High-performance trajectory splitting and analysis, powered by Rust
Project description
trucktrack
High-performance trajectory splitting, generation, and partitioning, powered by Rust.
A Python package implementing logic similar to
movingpandas trajectory splitters
(ObservationGapSplitter, StopSplitter) with a Rust backend for speed.
Data flows through Polars DataFrames, with the option
to process entirely in Rust (parquet in, parquet out) or share DataFrames
between Python and Rust zero-copy via pyo3-polars.

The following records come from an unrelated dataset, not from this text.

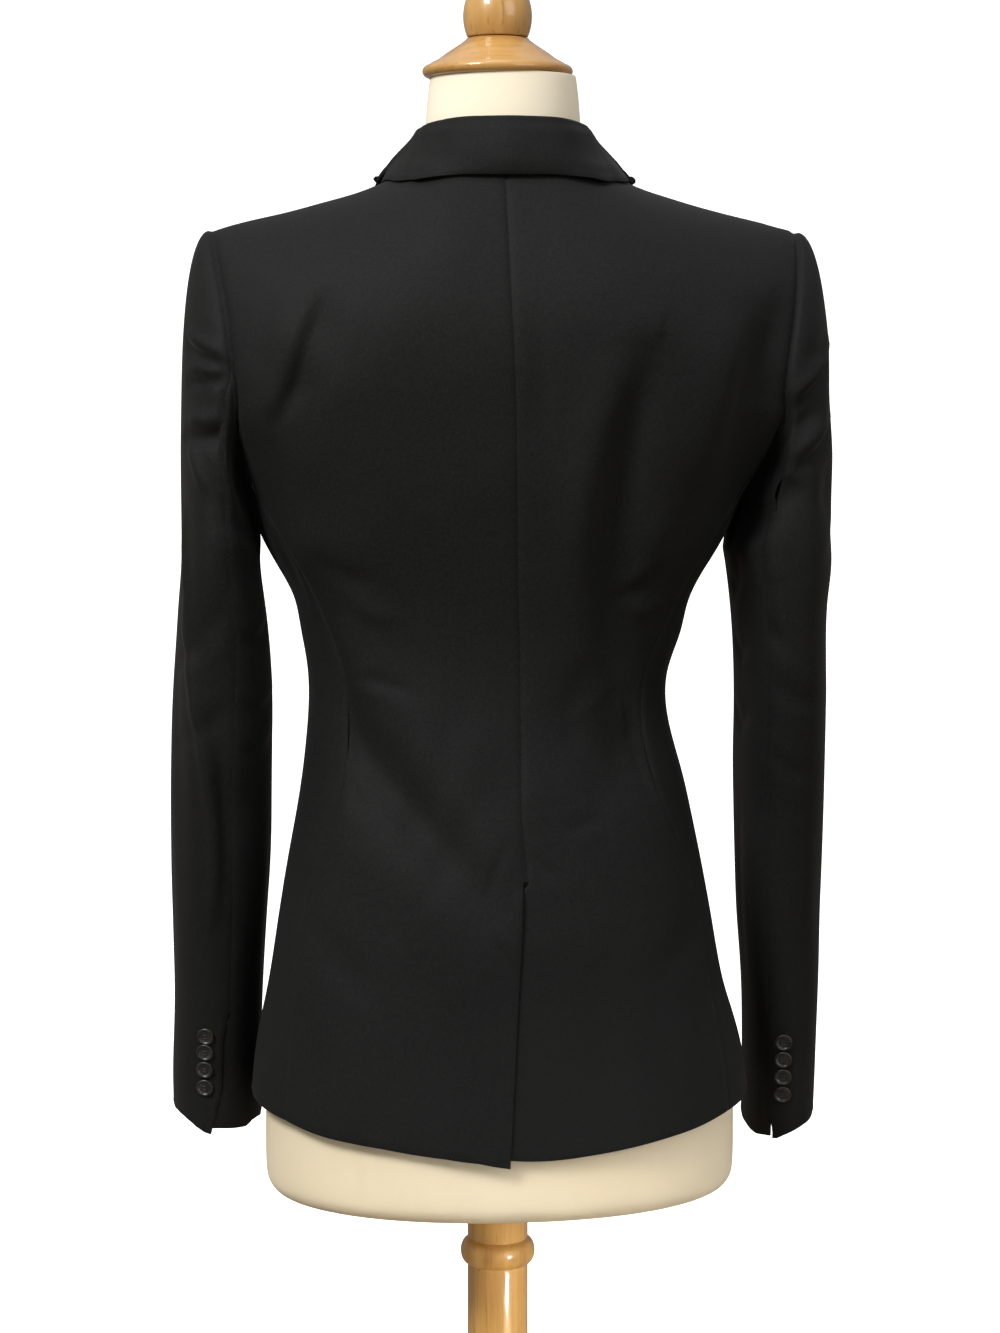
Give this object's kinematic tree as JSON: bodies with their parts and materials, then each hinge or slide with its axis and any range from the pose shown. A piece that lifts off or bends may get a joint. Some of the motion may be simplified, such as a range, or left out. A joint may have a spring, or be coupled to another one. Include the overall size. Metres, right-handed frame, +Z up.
{
  "type": "single breasted blazer on a dress form",
  "caption": "Fitted single breasted blazer with notch lapels, centre back vent and buttoned cuffs, worn by a limbless dress form on a short wooden stand.",
  "frame": {"origin": "middle of the underside of the wooden base, on the surface that it stands on", "axes": "+Z up, +X to the wearer's left, the garment's front faces -Y"},
  "size_m": [0.4514, 0.2896, 1.0833],
  "materials": {
    "black_wool": "fine black worsted suiting, matt",
    "dark_button": "dark grey polyester button with a raised rim",
    "cream_cover": "cream jersey stretched over the form",
    "golden_wood": "golden hardwood under clear varnish"
  },
  "bodies": {
    "root": {"back_left": "black_wool", "back_right": "black_wool", "base": "golden_wood", "collar": "black_wool", "cuff_button_left_1": "dark_button", "cuff_button_left_2": "dark_button", "cuff_button_left_3": "dark_button", "cuff_button_left_4": "dark_button", "cuff_button_right_1": "dark_button", "cuff_button_right_2": "dark_button", "cuff_button_right_3": "dark_button", "cuff_button_right_4": "dark_button", "finial": "golden_wood", "form_torso": "cream_cover", "front_button": "dark_button", "front_left": "black_wool", "front_right": "black_wool", "lapel_left": "black_wool", "lapel_right": "black_wool", "neck_cap": "golden_wood", "pole": "golden_wood", "side_left": "black_wool", "side_right": "black_wool", "under_sleeve_left": "black_wool", "under_sleeve_right": "black_wool", "upper_sleeve_left": "black_wool", "upper_sleeve_right": "black_wool"}
  },
  "joints": []
}
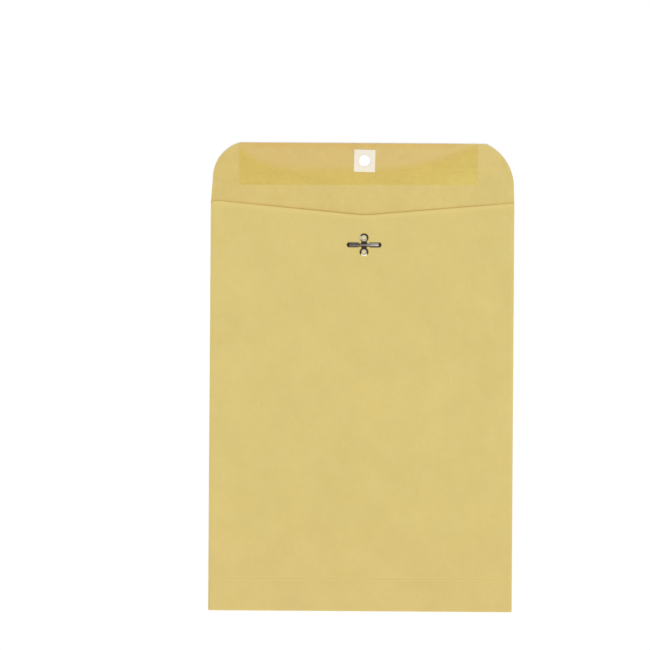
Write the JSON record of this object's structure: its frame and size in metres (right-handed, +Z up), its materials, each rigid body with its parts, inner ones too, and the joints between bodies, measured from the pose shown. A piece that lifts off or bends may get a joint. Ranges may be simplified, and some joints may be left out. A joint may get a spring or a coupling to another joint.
{
  "type": "clasp envelope",
  "caption": "Flat kraft paper envelope with its gummed seal flap open, a patched hole in the flap and a metal clasp with bendable prongs on its back.",
  "frame": {"origin": "on the underside, in the middle of the outline of the pocket and the opened seal flap", "axes": "+Z up from the front, on which it lies, to the back; +Y along the pocket to the seal flap; +X to the right with the flap away from the viewer"},
  "size_m": [0.2274, 0.3506, 0.0016],
  "materials": {
    "kraft_paper": "matte",
    "white_paper": "matte",
    "dried_gum": "satin",
    "tinplate": "satin"
  },
  "bodies": {
    "pocket": {"envelope": "kraft_paper", "flap_patch": "white_paper", "seal_gum": "dried_gum", "clasp_base": "tinplate"},
    "left_prong": {"left_prong": "tinplate"},
    "right_prong": {"right_prong": "tinplate"}
  },
  "joints": [
    {"name": "left_prong_bend", "type": "hinge", "parent": "pocket", "child": "left_prong", "pos_m": [-0.0014, 0.09915, 0.00103], "axis": [0, 1, 0], "range_deg": [0, 90]},
    {"name": "right_prong_bend", "type": "hinge", "parent": "pocket", "child": "right_prong", "pos_m": [0.004, 0.09915, 0.00103], "axis": [0, -1, 0], "range_deg": [0, 90]}
  ]
}
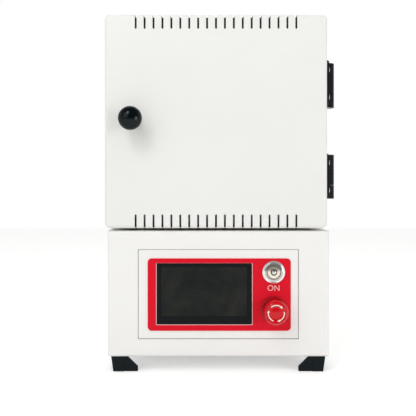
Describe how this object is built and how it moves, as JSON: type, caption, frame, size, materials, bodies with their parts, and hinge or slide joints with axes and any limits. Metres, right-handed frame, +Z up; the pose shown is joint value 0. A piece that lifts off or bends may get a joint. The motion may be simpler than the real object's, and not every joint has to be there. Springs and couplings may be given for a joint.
{
  "type": "muffle furnace",
  "caption": "Small bench-top muffle furnace: insulated chamber behind a side-hinged slotted door, on a control case with touch screen, start button and stop mushroom.",
  "frame": {"origin": "on the bench, below the middle of the whole outline: from the left side to the hinges, and from the knob to the mains switch", "axes": "+X to the right seen from the front, +Y towards the back (the door faces -Y), +Z up"},
  "size_m": [0.266, 0.344, 0.403],
  "materials": {
    "enamel_white": "fine-textured off-white powder coat",
    "control_plate_paint": "smooth off-white powder coat",
    "zinc_sheet": "zinc-plated sheet",
    "stainless": "brushed stainless sheet",
    "black_foot": "moulded black plastic",
    "hinge_black": "black-coated zinc die casting",
    "bright_steel": "turned bright steel",
    "fibre_board": "vacuum-formed alumina fibre board",
    "hearth": "silicon carbide plate",
    "gasket_rope": "woven ceramic rope",
    "heater_alloy": "oxidised resistance alloy",
    "ceramic_white": "glazed terminal ceramic",
    "probe_sheath": "alumina sheath with alloy head",
    "knob_black": "polished black phenolic",
    "magnet_black": "black magnet strip",
    "fascia_red": "gloss red printed overlay",
    "glass_black": "black touch glass",
    "black_plastic": "black moulded housing",
    "estop_red": "gloss red moulded head",
    "estop_collar_red": "red moulded collar",
    "aluminium_fins": "extruded aluminium",
    "relay_cream": "cream moulded housing"
  },
  "bodies": {
    "furnace": {"lower_case": "enamel_white", "base_plate": "enamel_white", "lower_rear_panel": "enamel_white", "foot_front_left": "black_foot", "foot_front_right": "black_foot", "foot_rear_left": "black_foot", "foot_rear_right": "black_foot", "casing_wrap": "enamel_white", "front_frame": "stainless", "rear_panel": "enamel_white", "support_rails": "zinc_sheet", "catch_magnet": "magnet_black", "inner_shell": "zinc_sheet", "muffle_floor": "fibre_board", "muffle_roof": "fibre_board", "muffle_left": "fibre_board", "muffle_right": "fibre_board", "muffle_rear": "fibre_board", "heating_element_left": "heater_alloy", "heating_element_right": "heater_alloy", "element_terminals": "ceramic_white", "thermocouple": "probe_sheath", "hearth_plate": "hearth", "hinge_leaf_casing_lower": "hinge_black", "hinge_leaf_casing_upper": "hinge_black", "hinge_pin_lower": "bright_steel", "hinge_pin_upper": "bright_steel", "control_plate": "control_plate_paint", "fascia": "fascia_red", "display_glass": "glass_black", "display_module": "black_plastic", "start_bezel": "bright_steel", "start_nut": "bright_steel", "start_contact_block": "black_plastic", "estop_collar": "estop_collar_red", "estop_nut": "black_plastic", "estop_contact_block": "black_plastic", "fan_frame": "black_plastic", "power_inlet": "black_plastic", "switch_body": "black_plastic", "heat_sink": "aluminium_fins", "solid_state_relay": "relay_cream", "power_supply": "zinc_sheet", "terminal_strip": "black_plastic"},
    "door": {"door_shell": "enamel_white", "door_inner_plate": "stainless", "door_insulation": "fibre_board", "door_plug": "fibre_board", "door_gasket": "gasket_rope", "catch_strike": "bright_steel", "door_knob": "knob_black", "knob_stud": "bright_steel", "hinge_leaf_door_lower": "hinge_black", "hinge_leaf_door_upper": "hinge_black"},
    "start_button": {"start_cap": "bright_steel"},
    "estop_stem": {"estop_plunger": "bright_steel"},
    "estop_mushroom": {"estop_head": "estop_red"},
    "fan": {"fan_rotor": "black_plastic"},
    "mains_rocker": {"switch_rocker": "knob_black"}
  },
  "joints": [
    {"name": "door_swing", "type": "hinge", "parent": "furnace", "child": "door", "pos_m": [0.1255, -0.09604, 0.283], "axis": [0, 0, 1], "range_deg": [0, 120]},
    {"name": "start_press", "type": "slide", "parent": "furnace", "child": "start_button", "axis": [0, 1, 0], "range_m": [0, 0.0025], "stiffness_N_per_m": 800, "springref_m": -0.002},
    {"name": "estop_press", "type": "slide", "parent": "furnace", "child": "estop_stem", "axis": [0, 1, 0], "range_m": [0, 0.0045]},
    {"name": "estop_twist", "type": "hinge", "parent": "estop_stem", "child": "estop_mushroom", "pos_m": [0.057, -0.14904, 0.0718], "axis": [0, 1, 0], "range_deg": [0, 45], "stiffness_Nm_per_rad": 0.05},
    {"name": "fan_spin", "type": "hinge", "parent": "furnace", "child": "fan", "pos_m": [-0.0753, 0.15096, 0.09], "axis": [0, 1, 0], "continuous": true},
    {"name": "mains_rocker_tilt", "type": "hinge", "parent": "furnace", "child": "mains_rocker", "pos_m": [0.0727, 0.16596, 0.104], "axis": [0, 0, 1], "range_deg": [-20, 0]}
  ]
}
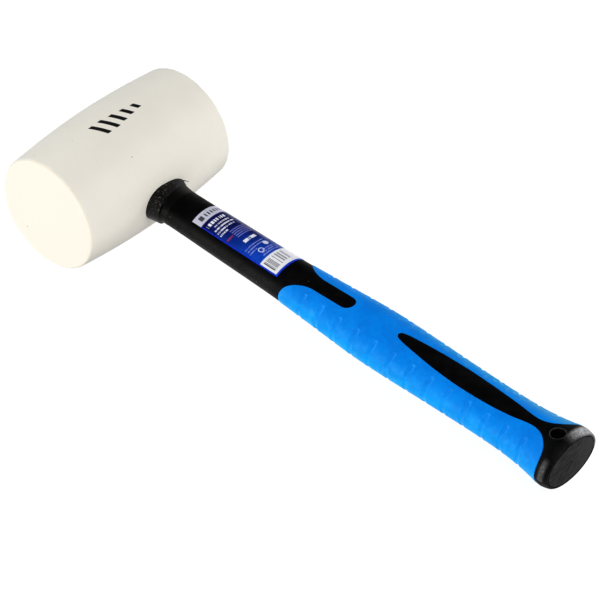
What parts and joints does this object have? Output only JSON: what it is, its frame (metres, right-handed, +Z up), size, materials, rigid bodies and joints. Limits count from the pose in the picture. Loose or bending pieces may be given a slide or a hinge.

In addition to the Rust splitters, trucktrack ships pure-Python subpackages for trace generation, spatial partitioning, map-matching, querying, and visualization.
Install
pip install trucktrack
Optional extras:
pip install trucktrack[valhalla] # local pyvalhalla routing & map-matching
pip install trucktrack[viz] # folium-based interactive maps
From source
# Requires Python 3.11+ and Rust stable
git clone https://github.com/twedl/trucktrack.git
cd trucktrack
python3 -m venv .venv && source .venv/bin/activate
pip install "maturin>=1.7,<2.0" polars pytest
maturin develop
Pipelines
Split + partition
Process raw GPS traces into a spatially partitioned hive dataset:
from pathlib import Path
from trucktrack import run_pipeline
run_pipeline(Path("data/raw"), Path("data/partitioned"))
# Group input chunks for fewer output files (uses more memory per worker)
run_pipeline(Path("data/raw"), Path("data/partitioned"), group_size=256)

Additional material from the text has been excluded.